Besides, even though the mix and casting isn’t great, the music used is. The opening theme, “Lonely in Gorgeous” by Tommy february6, is catchy and toe-tapping, exuding a feeling somewhere between modern J-Pop, Daft Punk and Rod Stewart in his “Do You Think I’m Sexy” disco-era. It will get stuck in your head for days, trust me. The end theme is a real treat too, as “Do You Want To,” a cut from Franz Ferdinand’s second album You Could Have It So Much Better, is not only a rare instance of popular Western music being used in an anime, but perhaps the most fitting usage I’ve heard since “Country Roads” turned up in Ghibli’s Whisper of the Heart, or at least since Madhouse Animation’s last notable use of Western music, namely using The Delgados’ “Light Before We Land” as the OP for Gunslinger Girl. I mean, it’s just eerie how well “Do You Want To” fits with theme of Paradise Kiss: it’s almost like you could have had George singing the song it fits his character so well. Better still, every episode on the screener perfectly segued into “Do You Want To” – truely a wonderful piece of direction and timing. Better still, the rest of the music hits the right notes too – the dramatic reprises of “Lonely In Gorgeous” and the quick fragments of punk rock manage to really accentuate and complete the tone of Paradise Kiss, resulting in some of the most enchanting music direction in an anime I’ve heard in a while.
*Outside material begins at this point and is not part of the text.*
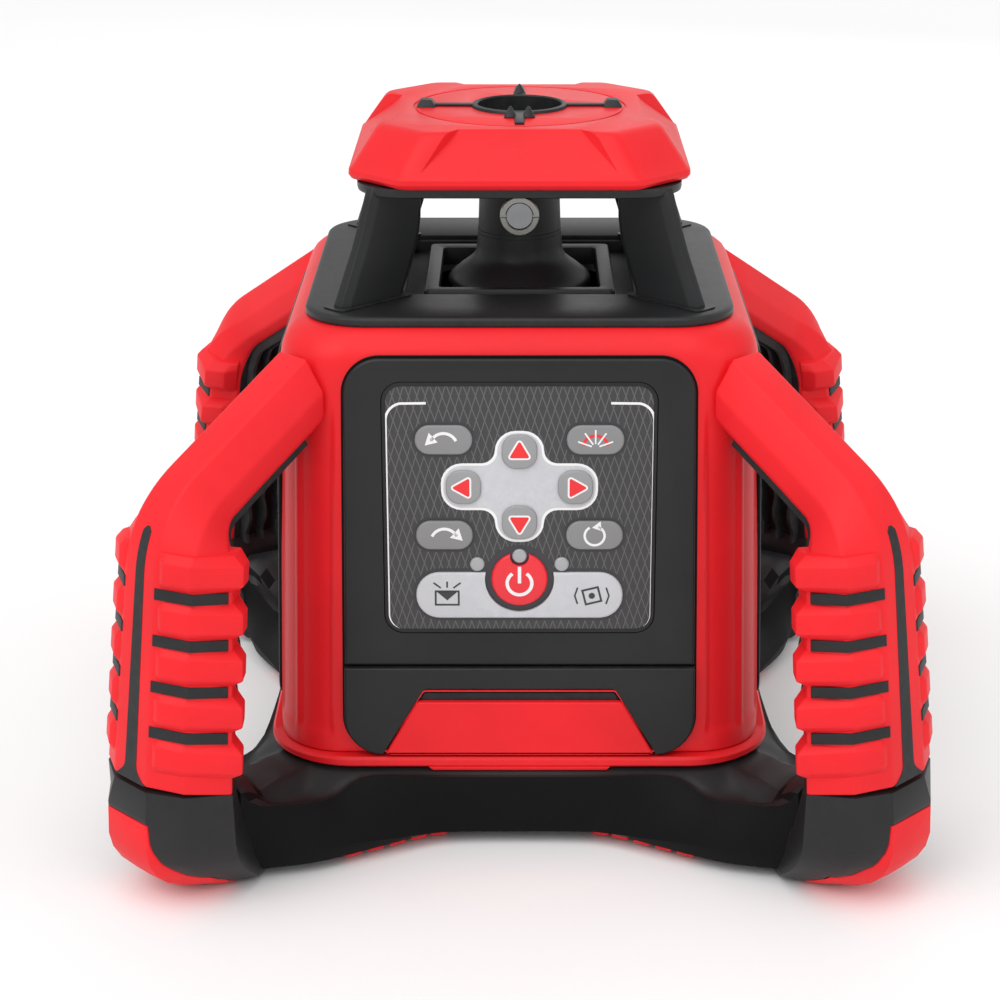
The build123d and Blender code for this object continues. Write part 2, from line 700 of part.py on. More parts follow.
def make_latch():
    """Latch flap with the round bead along its foot that it turns on."""
    flap = extrude(Pos(0, 0, 1.3) * latch_outline(), 1.7)
    bead = Pos(0, LATCH_HINGE_Z, LATCH_HINGE_OUT) * (Rot(0, 90, 0) * Cylinder(LATCH_HINGE_R, 67.2))
    return FRONT * (flap + bead)


# ---------------------------------------------------------------- rear panel and charging
SOCKET_X = 22.0
SOCKET_Z = 58.0
SOCKET_R = 4.2


def socket_disc(radius, inner, outer):
    """Disc on the back face at the charging socket, inner to outer off the face."""
    disc = Cylinder(radius, outer - inner, align=(Align.CENTER, Align.CENTER, Align.MIN))
    return quarter(FRONT * (Pos(SOCKET_X, SOCKET_Z, inner) * disc), 2)


def make_rear_panel():
    hole = socket_disc(SOCKET_R, -6, 6)
    seat = socket_disc(7.0, 0.3, 6)
    return make_side_panel(2) - hole - seat


def make_socket():
    barrel = socket_disc(SOCKET_R - 0.05, -9.8, 0.2)
    bore = socket_disc(2.75, -7.8, 1)
    return barrel - bore + socket_disc(1.0, -9, -1.5)


def make_charge_cover():
    """Rubber cover of the socket, on a strap along its top edge."""
    disc = socket_disc(6.7, 1.0, 2.4)
    strap = quarter(FRONT * (Pos(SOCKET_X, SOCKET_Z + 7.0, 1.7) * Box(6.0, 1.6, 1.0)), 2)
    roll = quarter(FRONT * (Pos(SOCKET_X, SOCKET_Z + 7.7, 1.7) * (Rot(0, 90, 0) * Cylinder(0.7, 8.0))), 2)
    return disc + strap + roll


# ---------------------------------------------------------------- levelling gimbal and laser
RING_OUTER = 34.0
RING_INNER = 29.6
RING_HALF_Z = 4.0
PIVOT_R = 2.0
RUNNING = 0.04
CARRIAGE_R = 25.8
SHAFT_R = 4.0
BRACKET_REACH = 38.4


LEVEL_MOTOR_R = 7.0
LEVEL_MOTOR_PLACES = {"x": (LEVER, 0.0, 106.5), "y": (0.0, LEVER, PIVOT_Z - 3.5)}


def make_gimbal_bracket():
    """Fixed frame that hangs below the well and carries the outer pivots."""
    plate = slab(40, 40, WELL_FLOOR_Z - 2.2, WELL_FLOOR_Z - 0.05, 3)
    plate = plate - pin(30, WELL_FLOOR_Z - 4, WELL_FLOOR_Z + 1)
    bracket = plate
    for side in (-1, 1):
        low = min(side * 36.2, side * 40)
        high = max(side * 36.2, side * 40)
        ear = box_between((low, -6, PIVOT_Z - 6), (high, 6, WELL_FLOOR_Z - 1))
        bracket = bracket + ear
    bracket = bracket - rod_along("x", PIVOT_R + RUNNING, -45, 45, 0, PIVOT_Z)
    out = LEVER + LEVEL_MOTOR_R
    for turn, (_, _, top) in zip((0, 1), LEVEL_MOTOR_PLACES.values()):
        tab = box_between((38, -5, WELL_FLOOR_Z - 2.2), (out + 2, 5, WELL_FLOOR_Z - 0.05))
        hanger = box_between((out, -5, top - 34), (out + 2, 5, WELL_FLOOR_Z - 0.05))
        bracket = bracket + quarter(tab + hanger, turn)
    return bracket & body_envelope(WALL + GAP, BODY_BOTTOM_Z, WELL_FLOOR_Z)


def make_gimbal_ring():
    ring = tube(RING_OUTER, RING_INNER, PIVOT_Z - RING_HALF_Z, PIVOT_Z + RING_HALF_Z)
    for side in (-1, 1):
        start, end = sorted((side * (RING_OUTER - 1), side * BRACKET_REACH))
        ring = ring + rod_along("x", PIVOT_R, start, end, 0, PIVOT_Z)
    lever = box_between((-4, RING_OUTER - 1, PIVOT_Z - 3), (4, LEVER + 4, PIVOT_Z))
    ring = ring + lever
    return ring - rod_along("y", PIVOT_R + RUNNING, -50, 33, 0, PIVOT_Z)


MOTOR_Y = -18.0
MOTOR_R = 7.0
PULLEY_LOW_Z = 125.0
PULLEY_HIGH_Z = 129.6
ROTOR_PULLEY_R = 8.5
MOTOR_PULLEY_R = 4.2
BEARING_R = 6.5


def make_carriage():
    disc = pin(CARRIAGE_R, PIVOT_Z - 4, PIVOT_Z + 4)
    for start, end in ((-33.0, -CARRIAGE_R + 1), (CARRIAGE_R - 1, 32.4)):
        disc = disc + rod_along("y", PIVOT_R, start, end, 0, PIVOT_Z)
    disc = disc - pin(BEARING_R, PIVOT_Z - 5, PIVOT_Z + 5)
    disc = disc - pin(MOTOR_R, PIVOT_Z - 5, PIVOT_Z + 1, 0, MOTOR_Y)
    disc = disc - pin(2.2, PIVOT_Z - 5, PIVOT_Z + 5, 0, MOTOR_Y)
    post = box_between((13, -3, 107.5), (19, 3, PIVOT_Z - 3))
    lever = box_between((13, -4, 107.0), (LEVER + 4, 4, 110.0))
    return disc + post + lever


def make_bearings():
    upper = tube(BEARING_R, SHAFT_R + RUNNING, PIVOT_Z + 0.6, PIVOT_Z + 4)
    lower = tube(BEARING_R, SHAFT_R + RUNNING, PIVOT_Z - 4, PIVOT_Z - 0.6)
    return Compound([s for b in (upper, lower) for s in b.solids()])


def make_laser_module():
    barrel = tube(8.0, 3.2, 88, PIVOT_Z - 4)
    board = tube(12.0, 3.0, 86.2, 88)
    return barrel + board + pin(3.2, 90, 96)


def make_spin_motor():
    return pin(MOTOR_R - 0.05, 96, PIVOT_Z + 0.95, 0, MOTOR_Y)


def make_motor_pulley():
    shaft = pin(1.0, PIVOT_Z + 1.3, PULLEY_HIGH_Z, 0, MOTOR_Y)
    wheel = pin(MOTOR_PULLEY_R, PULLEY_LOW_Z, PULLEY_HIGH_Z, 0, MOTOR_Y)
    groove = tube(MOTOR_PULLEY_R + 1, MOTOR_PULLEY_R - 1.0, 126.2, 128.4, 0, MOTOR_Y)
    return shaft + wheel - groove


def make_belt():
    """Flat belt round both pulleys, in their grooves."""
    rotor_r = ROTOR_PULLEY_R - 0.7
    motor_r = MOTOR_PULLEY_R - 0.7
    outer = belt_outline(rotor_r + 0.9, motor_r + 0.9)
    inner = belt_outline(rotor_r, motor_r)
    return extrude(Pos(0, 0, 126.6) * (outer - inner), 1.4)


def belt_outline(rotor_r, motor_r):
    span = abs(MOTOR_Y)
    lean = (rotor_r - motor_r) / span
    side = sqrt(1 - lean * lean)
    strip = make_face(
        Polyline(
            (rotor_r * side, -rotor_r * lean), (motor_r * side, MOTOR_Y - motor_r * lean),
            (-motor_r * side, MOTOR_Y - motor_r * lean), (-rotor_r * side, -rotor_r * lean), close=True,
        )
    )
    return strip + Circle(rotor_r) + Pos(0, MOTOR_Y) * Circle(motor_r)


def make_level_motors():
    cans = []
    for x, y, top in LEVEL_MOTOR_PLACES.values():
        can = pin(LEVEL_MOTOR_R, top - 34, top - 12, x, y) + pin(4.0, top - 34, top - 8, x, y)
        can = can - pin(2.0 + RUNNING, top - 24, top + 1, x, y)
        cans.append(can)
    return Compound([s for can in cans for s in can.solids()])


def make_plunger(axis):
    x, y, top = LEVEL_MOTOR_PLACES[axis]
    rod = pin(2.0, top - 18.5, top - 2.0, x, y)
    tip = Pos(x, y, top - 2.0) * Sphere(2.0)
    return rod + tip


# ---------------------------------------------------------------- rotor
TOWER_TOP_Z = 164.0
TOWER_R = 10.7
TOWER_FOOT_R = 11.5
SKIRT_R = 19.1
SKIRT_Z = 135.4
LENS_Z = 154.4


def make_shaft():
    shaft = tube(SHAFT_R, 2.4, PIVOT_Z - 3.8, 140)
    pulley = tube(ROTOR_PULLEY_R, SHAFT_R - 0.5, PULLEY_LOW_Z, PULLEY_HIGH_Z)
    pulley = pulley - tube(ROTOR_PULLEY_R + 1, ROTOR_PULLEY_R - 1.0, 126.2, 128.4)
    return shaft + pulley


def make_rotor_head():
    """Rotating head: tower with the prism's window, on a flared skirt."""
    profile = Polyline(
        (0, 132.8), (17.2, 132.8), (SKIRT_R, 134.2), (SKIRT_R, SKIRT_Z), (13.0, 141.4),
        (TOWER_FOOT_R, 142.6), (TOWER_R, 156.0), (TOWER_R, TOWER_TOP_Z), (0, TOWER_TOP_Z), close=True,
    )
    head = revolve(make_face(Plane.XZ * profile), Axis.Z)
    head = head - pin(8.4, 143.5, TOWER_TOP_Z + 1) - pin(16.0, 130, 134.2)
    head = head - pin(SHAFT_R, 130, 140) - pin(2.4, 130, 150)
    head = head - rod_along("y", 5.2, -20, -4, 0, LENS_Z)
    return head


def make_lens_ring():
    ring = rod_along("y", 5.15, -11.9, -8.8, 0, LENS_Z) - rod_along("y", 3.4, -13, -8, 0, LENS_Z)
    for side in (-1, 1):
        low, high = sorted((side * 3.0, side * 5.6))
        ring = ring - box_between((low, -13, LENS_Z - 0.35), (high, -11.2, LENS_Z + 0.35))
    return ring


def make_optics():
    lens = rod_along("y", 3.35, -11.3, -9.2, 0, LENS_Z)
    prism = extrude(
        Pos(0, 0, 147.0) * make_face(Polyline((-5, -4.5), (5, -4.5), (6, 2), (0, 5.5), (-6, 2), close=True)), 14
    )
    return Compound([s for part in (lens, prism) for s in part.solids()])


# ---------------------------------------------------------------- boards and screws
def make_boards():
    """Keypad board behind the membrane, and the main board at the back."""
    keypad_board = face_block(WINDOW_HALF_X - 8, 58, 122, -4.6, -3.0, 3)
    main_board = box_between((-34, 53.4, 64), (34, 55.0, 112))
    return Compound([s for board in (keypad_board, main_board) for s in board.solids()])


def make_insert():
    """Brass insert with the 5/8-11 tripod thread, shown at its minor diameter."""
    return tube(INSERT_R - 0.02, THREAD_MINOR_R, BASE_BOTTOM_Z, 18)


def make_screws():
    screws = []
    for x, y in corner_points(SCREW_SPREAD):
        screw = pin(SCREW_R, 3.0, 36, x, y) + pin(SCREW_HEAD_R, 3.0, 5.4, x, y)
        screws.append(screw - pin(1.4, 2, 4.6, x, y))
    return Compound([s for screw in screws for s in screw.solids()])


# ---------------------------------------------------------------- whole instrument
base, bumpers = make_base()
save(base, "base_frame")
save(bumpers, "foot_bumpers")
save(make_treads(), "tread_strips")
save(make_rim(), "base_rim")
save(make_insert(), "tripod_insert")
save(make_screws(), "case_screws")

handle_core, handle_grip = make_handle()
for corner, angle in CORNERS.items():
    save(Rot(0, 0, angle) * handle_core, f"handle_core_{corner}")
    save(Rot(0, 0, angle) * handle_grip, f"handle_grip_{corner}")

save(make_body_shell(), "body_shell")
save(make_deck(), "deck_plate")
save(make_well(), "rotor_well")
save(make_guard(), "guard_frame")
save(make_cap(), "cap")
save(make_sights(), "sight_ring")

save(make_front_bezel(), "front_bezel")
save(make_membrane(), "keypad_membrane")
save(make_leds(), "led_lenses")
for key_name, key_outline in KEYS.items():
    save(key_plate(key_outline(0.0)), key_name)

save(make_side_panel(3), "side_panel_left")
save(make_side_panel(1), "side_panel_right")
save(make_rear_panel(), "rear_panel")
save(make_socket(), "charge_socket")
save(make_charge_cover(), "charge_cover")

save(make_bay(), "battery_bay")
save(make_contacts(), "battery_contacts")
save(make_pack_case(), "battery_pack_case")
save(make_cells(), "battery_cells")
save(make_latch(), "battery_latch")

save(make_gimbal_bracket(), "gimbal_bracket")
save(make_gimbal_ring(), "gimbal_ring")
save(make_carriage(), "laser_carriage")
save(make_laser_module(), "laser_module")
save(make_bearings(), "rotor_bearings")
save(make_spin_motor(), "spin_motor")
save(make_motor_pulley(), "motor_pulley")
save(make_belt(), "drive_belt")
save(make_level_motors(), "level_motors")
save(make_plunger("x"), "level_plunger_x")
save(make_plunger("y"), "level_plunger_y")
save(make_shaft(), "rotor_shaft")
save(make_rotor_head(), "rotor_head")
save(make_lens_ring(), "lens_ring")
save(make_optics(), "rotor_optics")
save(make_boards(), "circuit_boards")
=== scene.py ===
import math

import bmesh
import bpy
from mathutils import Matrix, Vector


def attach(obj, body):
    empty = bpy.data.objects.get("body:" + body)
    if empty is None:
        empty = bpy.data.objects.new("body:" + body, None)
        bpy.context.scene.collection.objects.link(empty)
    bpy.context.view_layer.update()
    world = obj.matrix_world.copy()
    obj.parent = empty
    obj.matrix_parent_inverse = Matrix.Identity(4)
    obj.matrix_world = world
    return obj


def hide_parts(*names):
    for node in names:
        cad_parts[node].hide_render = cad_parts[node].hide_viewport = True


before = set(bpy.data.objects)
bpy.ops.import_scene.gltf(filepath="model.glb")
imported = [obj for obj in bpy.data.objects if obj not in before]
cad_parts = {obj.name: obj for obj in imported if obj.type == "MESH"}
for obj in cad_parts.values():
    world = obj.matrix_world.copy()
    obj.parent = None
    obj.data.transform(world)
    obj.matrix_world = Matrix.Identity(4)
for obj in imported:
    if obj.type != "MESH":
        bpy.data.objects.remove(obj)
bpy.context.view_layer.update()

# Sizes are in millimetres up to the mesh maker, which turns them into metres.
MM = 0.001

# ---------------------------------------------------------------- sizes shared with the frame
FACE_SLOPE = 2.8 / 103.0
FACE_HALF_AT_GROUND = 62.8 + 25.0 * FACE_SLOPE
FACE_TILT = math.atan(FACE_SLOPE)
BODY_BOTTOM_Z = 25.0

GRIP_LEAN = 0.125
GRIP_MID_Z = 71.5
GRIP_MID_REACH = 120.0
ARM_SLOPE = 0.607
BEND_REACH = 117.0
BEND_Z = 95.2
BEND_START_REACH = 108.0
BEND_END_Z = 85.0
FOOT_TOP_Z = 32.6
BULGE_PITCH = 11.49
BULGE_HEIGHT = 8.7
TOP_BULGE_Z = 87.3
BULGE_COUNT = 5
CORNERS = {"front_left": -135, "front_right": -45, "rear_right": 45, "rear_left": 135}


# ---------------------------------------------------------------- mesh helpers
def link(obj):
    bpy.context.scene.collection.objects.link(obj)
    return obj


def mesh_object(name, verts, faces):
    mesh = bpy.data.meshes.new(name)
    mesh.from_pydata([(x * MM, y * MM, z * MM) for x, y, z in verts], [], faces)
    bm = bmesh.new()
    bm.from_mesh(mesh)
    bmesh.ops.remove_doubles(bm, verts=bm.verts, dist=1e-7)
    bmesh.ops.recalc_face_normals(bm, faces=bm.faces)
    bm.to_mesh(mesh)
    bm.free()
    return link(bpy.data.objects.new(name, mesh))


def apply_modifiers(obj):
    graph = bpy.context.evaluated_depsgraph_get()
    mesh = bpy.data.meshes.new_from_object(obj.evaluated_get(graph))
    old = obj.data
    obj.modifiers.clear()
    obj.data = mesh
    bpy.data.meshes.remove(old)
    return obj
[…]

I guess to sum it up, a quote might be in order:
“When I woke up tonight I said
‘I’m gonna make somebody love me.
I’m gonna make somebody love me.’
And now I know, now I know, now I know,
I know that it’s you!
You’re lucky lucky, you’re so lucky!”
-Franz Ferdinand, “Do You Want To”
I think if you’re into romance anime, Paradise Kiss – between the forbidden romance and it’s blend of Cinderella-storytelling and real-world interactions – is going to make you love it. It won me over at least.